Ci sarebbe ancora un quarto punto, che potremmo chiamare "omogeneità di imposto". In un certo senso ho trattato tra le righe questo aspetto. Un cantante ingolato può essere tutto ingolato, altri possono essere nasali, altri liberi ma parzialmente, il che è quasi sempre evidente quando si usano tecniche che si basano sulle posizioni, per cui un cantante che è stato educato a spingere verso il basso, avrà una omogeneità verso suoni scuri ma schiacciati, non modulabili nel piano, nel legato, ma sempre sostanzialmente declamatori e chi alza verso il naso o la fronte (la cosiddetta maschera) che dovrà fare compromessi per la tendenza allo spoggio o al nasaleggiamento.
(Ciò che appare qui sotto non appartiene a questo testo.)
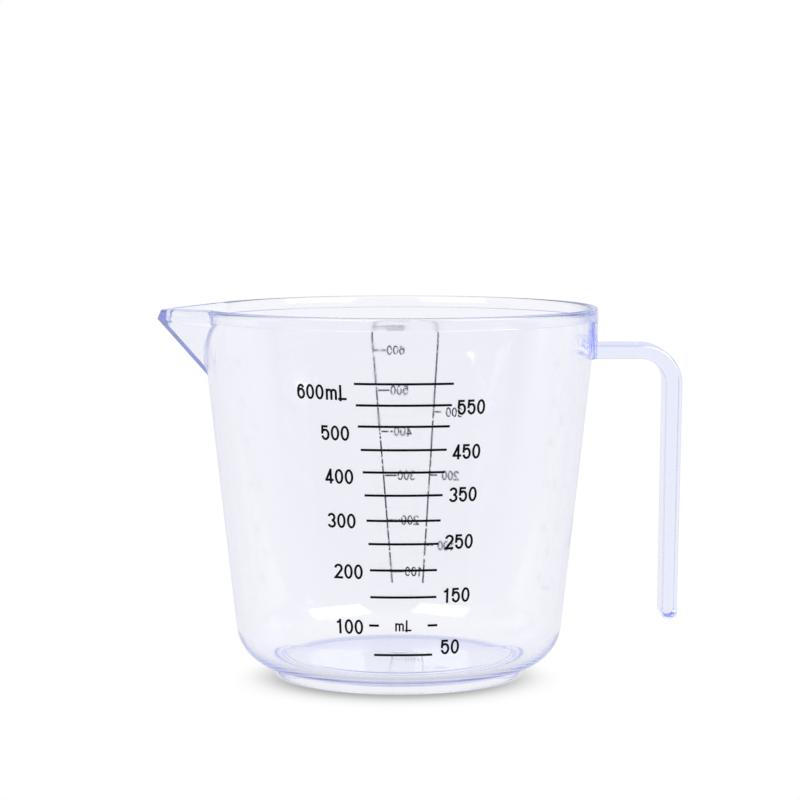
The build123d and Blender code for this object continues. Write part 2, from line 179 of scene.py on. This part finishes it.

Purtroppo tutte queste metodologie non riescono a uscire da problemi e compromessi, e gli insegnanti migliori sono quelli che riescono a rendere meno gravosa la situazione, ma c'è da notare, con amarezza, che nessuno più vuole avere a che fare realmente con le antiche scuole e con i grandi cantanti del passato, pur raccontando falsamente di ammirarli e di prendere esempio.